The growth of terrorist-related data networks within the U.S.
intelligence community has greatly accelerated since Sept. 11,
2001. Before the al Qaeda attacks on the World Trade Center and
the Pentagon, there were databases containing terrorist
identities at the CIA, Defense Intelligence Agency, FBI and
State Department. In addition there were 13 independent watch
lists, but the lists or databases were not interoperable.
Currently, according to an NCTC official, there are 26
classified data networks carrying terrorism material. In a
December 2005 interview on Federal News Radio, Redd said his
agency "is really the only place in government and certainly in
the intelligence community where all counterterrorism
intelligence comes together." He also said that analyses of
terrorism issues from all 15 intelligence agencies come into the
NCTC, which then puts them on its Web site.

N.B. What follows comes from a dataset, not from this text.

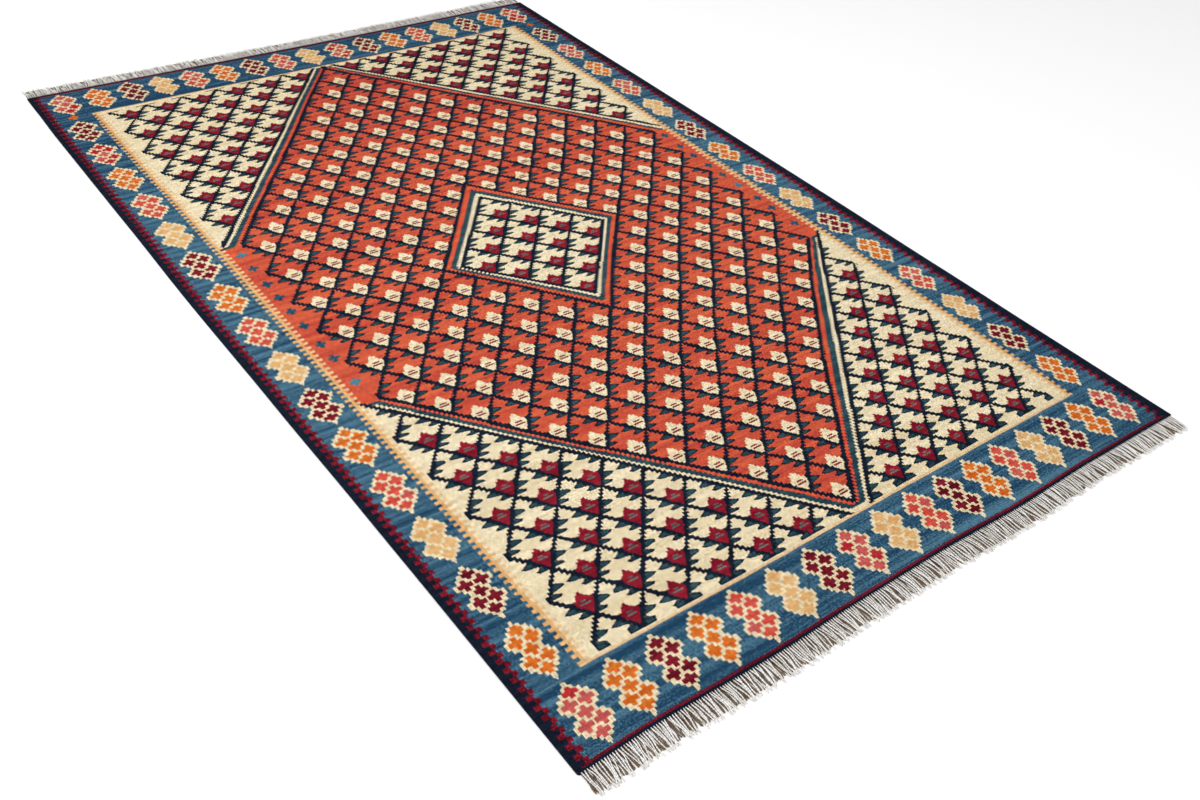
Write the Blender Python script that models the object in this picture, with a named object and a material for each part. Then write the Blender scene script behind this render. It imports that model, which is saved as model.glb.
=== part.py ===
# A flat-woven kilim rug lying flat: the woven cloth, and a comb of warp ends along each short edge.
# Metres, +Z up. X runs across the rug, Y along it, and the origin is under its middle.
import math

import bpy

WIDTH = 1.600                # the cloth at its two ends
LENGTH = 2.500               # the cloth, without its fringes
THICKNESS = 0.003
EDGE_ROUND = 0.0006          # the rim of the cloth is slightly rounded
CORNER_RADIUS = 0.005
CORNER_STEPS = 3             # straight pieces in each rounded corner
OUTLINE_STEP = 0.050         # distance between the outline's points

FRINGE_LENGTH = 0.050        # from the straight end line to the longest tip
FRINGE_THICKNESS = 0.0026
FRINGE_HEADING = 0.004       # the strip along the cloth that all strands start from
FRINGE_SIDE_MARGIN = 0.003   # the fringe starts this far in from each side of the cloth
BUNDLE_COUNT = 96            # strands lie in bundles, and each bundle is one tooth of the comb
BUNDLE_ROOT_SHARE = 0.78     # a bundle's width at its root, as a share of the spacing
BUNDLE_TIP_SHARE = 0.56
BUNDLE_LEAN = 0.0045         # the most that a bundle's tip leans sideways
BUNDLE_SHORTFALL = 0.007     # the shortest bundle ends this far before the longest
GAP = 0.0003                 # between the cloth and each fringe

# How far the long sides stand out, by distance along the rug from its near end.
SIDE_BOWS = (
    {"along": 0.00, "left": 0.000, "right": 0.000},
    {"along": 0.38, "left": 0.000, "right": 0.001},
    {"along": 0.65, "left": 0.001, "right": 0.004},
    {"along": 1.00, "left": 0.004, "right": 0.007},
    {"along": 1.45, "left": 0.007, "right": 0.007},
    {"along": 1.75, "left": 0.005, "right": 0.005},
    {"along": 2.25, "left": 0.004, "right": 0.003},
    {"along": 2.42, "left": 0.001, "right": 0.002},
    {"along": 2.50, "left": 0.000, "right": 0.001},
)

# How far the two ends are drawn in, by distance across the rug from its left side.
END_DIPS = (
    {"across": 0.00, "near": 0.000, "far": 0.000},
    {"across": 0.16, "near": 0.004, "far": 0.001},
    {"across": 0.43, "near": 0.000, "far": 0.004},
    {"across": 0.60, "near": 0.004, "far": 0.006},
    {"across": 0.83, "near": 0.005, "far": 0.007},
    {"across": 1.07, "near": 0.000, "far": 0.005},
    {"across": 1.28, "near": 0.004, "far": 0.003},
    {"across": 1.46, "near": 0.002, "far": 0.000},
    {"across": 1.60, "near": 0.000, "far": 0.000},
)


def table_value(table, place, column, at):
    """Read a table's column at a place between two of its rows, eased at each row."""
    for low, high in zip(table, table[1:]):
        if at <= high[place]:
            share = max(0.0, (at - low[place]) / (high[place] - low[place]))
            eased = share * share * (3 - 2 * share)
            return low[column] + (high[column] - low[column]) * eased
    return table[-1][column]


def side_x(y, side):
    """The X of the left or right edge of the cloth at Y."""
    stand_out = table_value(SIDE_BOWS, "along", side, y + LENGTH / 2)
    return (WIDTH / 2 + stand_out) * (1 if side == "right" else -1)


def end_y(x, end):
    """The Y of the near or far edge of the cloth at X."""
    dip = table_value(END_DIPS, "across", end, x + WIDTH / 2)
    return (LENGTH / 2 - dip) * (1 if end == "far" else -1)


def steps_between(first, last, spacing):
    """Evenly spaced values from first to last, both included."""
    count = max(1, round(abs(last - first) / spacing))
    return [first + (last - first) * index / count for index in range(count + 1)]


def corner_points(centre_x, centre_y, start_degrees):
    """A quarter circle, counter-clockwise from its start angle."""
    angles = steps_between(0, math.pi / 2, math.pi / 2 / CORNER_STEPS)
    start = math.radians(start_degrees)
    return [(centre_x + CORNER_RADIUS * math.cos(start + angle),
             centre_y + CORNER_RADIUS * math.sin(start + angle)) for angle in angles]


def cloth_outline():
    """The cloth's edge, counter-clockwise from its near left corner."""
    across = steps_between(-WIDTH / 2 + CORNER_RADIUS, WIDTH / 2 - CORNER_RADIUS, OUTLINE_STEP)
    along = steps_between(-LENGTH / 2 + CORNER_RADIUS, LENGTH / 2 - CORNER_RADIUS, OUTLINE_STEP)
    corner_x, corner_y = across[-1], along[-1]
    points = corner_points(-corner_x, -corner_y, 180)
    points += [(x, end_y(x, "near")) for x in across[1:-1]]
    points += corner_points(corner_x, -corner_y, 270)
    points += [(side_x(y, "right"), y) for y in along[1:-1]]
    points += corner_points(corner_x, corner_y, 0)
    points += [(x, end_y(x, "far")) for x in reversed(across[1:-1])]
    points += corner_points(-corner_x, corner_y, 90)
    points += [(side_x(y, "left"), y) for y in reversed(along[1:-1])]
    return points


def bundle_lean(index):
    """How far a bundle's tip leans sideways: neighbours lean together, as brushed strands do."""
    return BUNDLE_LEAN * math.sin(index * 0.71) * math.cos(index * 0.23)


def bundle_shortfall(index):
    """How far a bundle ends before the longest one."""
    return BUNDLE_SHORTFALL * (0.5 - 0.5 * math.cos(index * 1.9)) * (0.6 + 0.4 * math.sin(index * 0.37))


def fringe_outline(end):
    """One comb: a heading that follows the cloth's end, and a tooth for each bundle of strands."""
    outward = 1 if end == "far" else -1
    first = -WIDTH / 2 + FRINGE_SIDE_MARGIN
    spacing = -2 * first / BUNDLE_COUNT
    tip_line = outward * (LENGTH / 2 + FRINGE_LENGTH)
    teeth = []
    for index in range(BUNDLE_COUNT):
        centre = first + spacing * (index + 0.5)
        lean = bundle_lean(index)
        heading = end_y(centre, end) + outward * (GAP + FRINGE_HEADING)
        tip = tip_line - outward * bundle_shortfall(index)
        middle = (heading + tip) / 2
        root_half = spacing * BUNDLE_ROOT_SHARE / 2
        tip_half = spacing * BUNDLE_TIP_SHARE / 2
        middle_half = (root_half + tip_half) / 2
        teeth += [(centre - root_half, heading),
                  (centre + lean * 0.35 - middle_half, middle),
                  (centre + lean - tip_half, tip),
                  (centre + lean + tip_half, tip),
                  (centre + lean * 0.35 + middle_half, middle),
                  (centre + root_half, heading)]
    root_ends = [-first - spacing * (1 - BUNDLE_ROOT_SHARE) / 2, first + spacing * (1 - BUNDLE_ROOT_SHARE) / 2]
    root_line = [(x, end_y(x, end) + outward * GAP) for x in steps_between(*root_ends, OUTLINE_STEP)]
    points = teeth + root_line
    return points if end == "near" else list(reversed(points))


def principled(name, colour, roughness):
    """A plain cloth material."""
    material = bpy.data.materials.new(name)
    material.use_nodes = True
    shader = material.node_tree.nodes["Principled BSDF"]
    shader.inputs["Base Color"].default_value = (*colour, 1)
    shader.inputs["Roughness"].default_value = roughness
    shader.inputs["Metallic"].default_value = 0
    return material


def flat_piece(name, outline, thickness, edge_round, material, collection):
    """A flat solid of the outline's shape, lying on the ground plane."""
    curve = bpy.data.curves.new(name, "CURVE")
    curve.dimensions = "2D"
    curve.fill_mode = "BOTH"
    curve.extrude = thickness / 2 - edge_round
    curve.bevel_depth = edge_round
    curve.bevel_resolution = 1
    curve.offset = -edge_round
    spline = curve.splines.new("POLY")
    spline.points.add(len(outline) - 1)
    for point, (x, y) in zip(spline.points, outline):
        point.co = (x, y, 0, 1)
    spline.use_cyclic_u = True
    piece = bpy.data.objects.new(name, curve)
    piece.location.z = thickness / 2
    curve.materials.append(material)
    collection.objects.link(piece)
    return piece


def clear_scene():
    for thing in list(bpy.data.objects):
        bpy.data.objects.remove(thing, do_unlink=True)


def build_rug():
    clear_scene()
    rug = bpy.data.collections.new("kilim_rug")
    bpy.context.scene.collection.children.link(rug)
    wool = principled("woven_wool", (0.40, 0.13, 0.07), 0.95)
    cotton = principled("cotton_warp", (0.72, 0.70, 0.66), 0.9)
    flat_piece("woven_cloth", cloth_outline(), THICKNESS, EDGE_ROUND, wool, rug)
    flat_piece("near_fringe", fringe_outline("near"), FRINGE_THICKNESS, 0, cotton, rug)
    flat_piece("far_fringe", fringe_outline("far"), FRINGE_THICKNESS, 0, cotton, rug)


build_rug()
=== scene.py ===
# Looks of the flat-woven kilim rug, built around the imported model.
import math

import bpy
from mathutils import Matrix, Vector


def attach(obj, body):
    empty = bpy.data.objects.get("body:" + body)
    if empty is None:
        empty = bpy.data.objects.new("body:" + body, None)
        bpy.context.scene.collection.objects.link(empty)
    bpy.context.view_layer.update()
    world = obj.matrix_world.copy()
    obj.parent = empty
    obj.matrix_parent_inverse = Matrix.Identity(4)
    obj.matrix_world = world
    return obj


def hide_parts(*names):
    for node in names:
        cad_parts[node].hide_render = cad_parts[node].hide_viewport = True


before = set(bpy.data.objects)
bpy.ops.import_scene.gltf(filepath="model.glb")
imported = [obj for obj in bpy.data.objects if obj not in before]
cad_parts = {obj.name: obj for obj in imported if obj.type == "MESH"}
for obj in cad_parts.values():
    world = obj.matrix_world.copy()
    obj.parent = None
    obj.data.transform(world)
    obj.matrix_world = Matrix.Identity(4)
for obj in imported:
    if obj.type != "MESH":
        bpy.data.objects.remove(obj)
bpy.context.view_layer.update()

# camera, floor and light

cameraView = {
    "lens": 36.5, "sensor": 36.0,    # mm
    "place": (-1.5173, -2.0162, 1.5806),   # standing eye height, off the near left corner
    "aim": (-0.2367, -0.5625, 0.0),
    "roll": 6.57,    # degrees, as the photo is held a little askew
    "clipEnd": 60.0,
}

studio = {
    "floorHalf": 14.0,
    "floorColour": (244, 243, 241), "floorRoughness": 0.85,
    "skyColour": (250, 251, 255),
    "skyStrength": 0.70,
    "lamps": [    # metres and watts
        {"place": (-2.3, 0.3, 4.0), "aim": (0.0, 0.0, 0.0), "size": 2.4, "watts": 134},
        {"place": (2.8, -1.6, 4.2), "aim": (0.0, -0.2, 0.0), "size": 3.5, "watts": 47},
    ],
}


def linear(rgb):
    # screen values 0-255 to the linear ones that nodes use, by the sRGB curve
    tones = [value / 255 for value in rgb]
    return tuple(t / 12.92 if t <= 0.04045 else ((t + 0.055) / 1.055) ** 2.4 for t in tones)


def lookingFrom(place, aim, roll=0.0):
    turn = (Vector(aim) - Vector(place)).to_track_quat("-Z", "Y").to_matrix().to_4x4()
    return Matrix.Translation(place) @ turn @ Matrix.Rotation(math.radians(roll), 4, "Z")


def addObject(name, data):
    thing = bpy.data.objects.new(name, data)
    bpy.context.scene.collection.objects.link(thing)
    return thing


def addCamera(view):
    data = bpy.data.cameras.new("photoCamera")
    data.lens = view["lens"]
    data.sensor_width = view["sensor"]
    data.clip_end = view["clipEnd"]
    camera = addObject("photoCamera", data)
    camera.matrix_world = lookingFrom(view["place"], view["aim"], view["roll"])
    bpy.context.scene.camera = camera


def newFinish(name):
    material = bpy.data.materials.new(name)
    material.use_nodes = True
    return material, material.node_tree.nodes["Principled BSDF"]


def addLamps(settings):
    for number, lamp in enumerate(settings["lamps"]):
        data = bpy.data.lights.new(f"softLamp{number}", "AREA")
        data.size = lamp["size"]
        data.energy = lamp["watts"]
        light = addObject(f"softLamp{number}", data)
        light.matrix_world = lookingFrom(lamp["place"], lamp["aim"])
    world = bpy.data.worlds.new("softSky")
    world.use_nodes = True
    sky = world.node_tree.nodes["Background"]
    sky.inputs["Color"].default_value = (*linear(settings["skyColour"]), 1)
    sky.inputs["Strength"].default_value = settings["skyStrength"]
    bpy.context.scene.world = world


def addFloor(settings):
    half = settings["floorHalf"]
    mesh = bpy.data.meshes.new("studioFloor")
    corners = [(-half, -half, 0), (half, -half, 0), (half, half, 0), (-half, half, 0)]
    mesh.from_pydata(corners, [], [(0, 1, 2, 3)])
    floor = addObject("studioFloor", mesh)
    finish, shader = newFinish("paleFloor")
    shader.inputs["Base Color"].default_value = (*linear(settings["floorColour"]), 1)
    shader.inputs["Roughness"].default_value = settings["floorRoughness"]
    mesh.materials.append(finish)


print("camera, floor and light")
addCamera(cameraView)
addLamps(studio)
addFloor(studio)
bpy.context.scene.view_settings.view_transform = "Standard"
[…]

"What that means," Redd said, "is about 5,000 analysts around
the counterterrorist intelligence community can pull up that Web
site and see . . . what every other agency has as well, assuming
they have the clearances."
Marc Rotenberg, executive director of the Electronic Privacy
Information Center, said the size of the NCTC list and other
terrorism-related databases underscores the severity of the
"false positive" problem, in which innocent people -- including
members of Congress -- have been stopped for questioning or
halted from flying because their names are wrongly included or
are similar to suspects' names.
"One of the seemingly unsolvable problems is what do you do when
someone is wrongly put on this watch list," Rotenberg said. "If
there are that many people on the list, a lot of them probably
shouldn't be there. But how are they ever going to get off?"